The Uncharacterized Collection

The Museo Archeologico Nazionale di Firenze holds the largest single collection of Etruscan tin votives. The objects are catalogued — photographed, measured, classified by type and provenance. They have been analyzed metallurgically — composition, crystal structure, corrosion patterns. They have been art-historically assessed — style, iconography, dating.

They have not been electromagnetically characterized. No measurement of the shielding effectiveness, conductivity profile, or frequency-dependent attenuation of Etruscan tin votives has been published. The measurement would require portable electromagnetic testing equipment, museum access permission, and perhaps a day of instrument time. The objects exist. The instruments exist. The measurement has not been made.

TFRi observes that this represents a research opportunity.
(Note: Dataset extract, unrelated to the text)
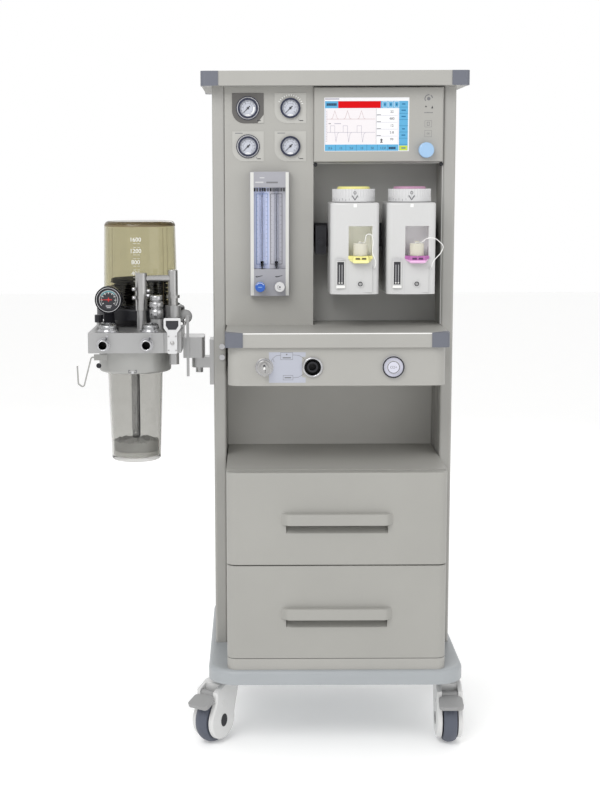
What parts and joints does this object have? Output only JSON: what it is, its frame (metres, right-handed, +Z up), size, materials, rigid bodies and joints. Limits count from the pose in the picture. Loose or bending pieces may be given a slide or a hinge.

Whether Etruscan tin votives provide measurable electromagnetic shielding is an empirical question with a definitive answer. The answer would either contribute to our understanding of why the Etruscans selected tin for boundary objects, or it would not. Either outcome would be informative. The current state — in which the question has never been asked — is not.

Camporeale, G. The Etruscans Outside Etruria. Getty Publications, 2004.

Giardino, C. “I manufatti di stagno nelle deposizioni votive dell’Etruria.” In: Archaeometallurgy in Europe, Milan, 2003.

Tylecote, R.F. A History of Metallurgy. Second edition. Institute of Materials, 1992.

Minto, A. Populonia: La necropoli arcaica. Florence: Istituto di Studi Etruschi, 1922.

Cristofani, M. The Etruscans: A New Investigation. Orbis Publishing, 1979.